Milyonlarca insanın içinde çürüğü çarığı çıkmaz mı? Elbette çıkar. Peki bu “çürük” milyonları çürük gösterir mi? Elbette hayır. Homojen bir sosyal yapı veya katman yoktur ve sosyoloji ilmi ile bağdaşmaz. Homojen bir aile inşa etmek bile çok zorken homojen bir topluluk inşa edilemez, edilememiştir. Geçmişte dinden dönen, ihanet eden, savaş dönüşü içki içen, düşmanla işbirliği yapan bile çıkmıştır. Bu, bir topluluğu topyekun karalamaya asla hizmet etmemiştir. Kimse de bu tür kötüleri hoş görmemiştir. Oğul, hakkında iddia dolaşan babayı kendi eliyle öldürmeyi teklif etmiştir Peygambere.
Yani her grup ve yapı içerisinde azgın, sapkın, katil, zalim, namussuz çıkar. Peki bu durumda ne yapmalı. Bir iki çarık çürük çıkar diye savunmaya mı geçmeli. Sizin çürüğünüz çok daha fazla deyip çürüğümüze sahip mi çıkmalı? Yoksa o çürük ve çarığın sağlamlara da sirayet etmemesi için ayıklayıp çöplüğe mi atmalı?

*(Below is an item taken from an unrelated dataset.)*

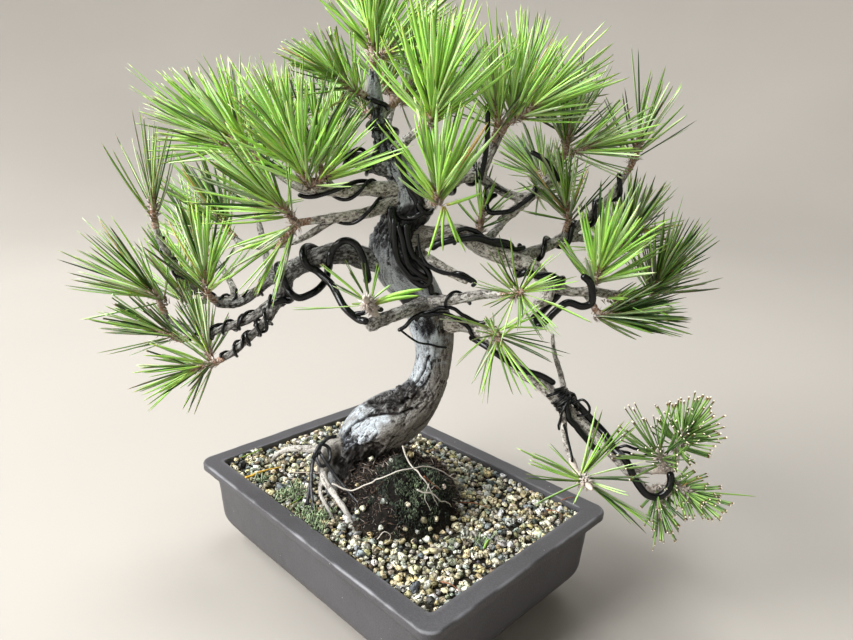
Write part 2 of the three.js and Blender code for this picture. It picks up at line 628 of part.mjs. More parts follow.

Elbette herkesten önce en net ve en sert şekilde tek tük te olsa çürüklerimizi ayıklamalı. Çürümüşlüğü kendimize hiç ama hiç yakıştırmamalı. Pazarda satarken, onları arada kaybolacak şekilde saklamamalı, ayıkladığımızı öyle bariz yapmalı ki herkes bizim tezgaha koşmalı ve malımızı gönül rahatlığıyla almalı.
“Yahu sizin her tarafınız kokuyor bizde kırk yılda bir çürük çıkmış çok mu?” dememeli. Karşı tezgahtarın Batı’nın çöplüğünden toplayıp, allayıp pulladığı malıyla; asırlardır özenip bezediğimiz gül kokulu tezgahımızı bir mi tutacağız Allah aşkına. Elbette hayır. Bizde çürük çıkmaz, çıkarsa ayıklanır. Bunu herkes böyle bilmeli ki “çürük” içimize sirayet etmeye cesaret etmemeli. Varsa karşı tezgahın çürümüşlüğüne kokuşmuşluğuna söyleyeceğimiz söz o, bir iki çürük üzerinden pazarı vaveylaya verdikleri zamanda olmamalı. Bir ikiyi ayıkladıktan sonra ne söylenecekse söylenmeli.
Evet propagandanın meşru gayrı-meşru, akli-gayri akli, ahlaki-gayri ahlaki, kanuni-gayri kanuni bütün enstrümanlarını kullanıyorlar. Biz ise vücutlarının tamamının çürümüş olmasını refere edip aklıyoruz kendimizi.
Oysa ne kadar sevinsek azdır. Daha ziyade örf ve geleneğe dayalı yapılardan çıkıyorsa da bu istisnai kusurlar çağın çürüklerine avuç ovuşturtuyor. Tamamı hırsız olan köyün ilk defa bir hırsızlık vakasına rastlanılan köyü ağızlarına pelesenk yapması gibi. Olsun çürümüşlük onlara yakışıyor ama bize yakışmıyor be kardeşim. Baksanıza onlar da yakıştırmıyorlar ki tarihte ilk olmuş gibi heyecanlanıyorlar. Sizde içki, kumar, fuhuş, eşcinsellik, pedofili Partileri, faiz falan dizboyu demeyin kardeşim. Evet bu onların işi ve onlara yakışıyor zaten. Varlık sebebimiz bununla mücadele etmek için değil mi? O halde içimizde bunlardan bir tekinde bile olsa müsamaha edebilir miyiz ki? Tersine kızılca kıyameti koparmalıyız. Öyle bir yaygara çıkarmalıyız ki çağın çöplüğünden beslenenlere söyleyecek tek söz bırakmamalıyız.
Elbette iftira, çarpıtma ve saptırmalara karşı da uyanık olmalıyız. Kirli niyetleri, çirkin emelleri biliyoruz. Ama bedenimizde barındıracağımız bir tek mikroba tahammülümüz olmamalı. Değilse mikrop bedenin tamamına sirayet etme eğilimi gösterir.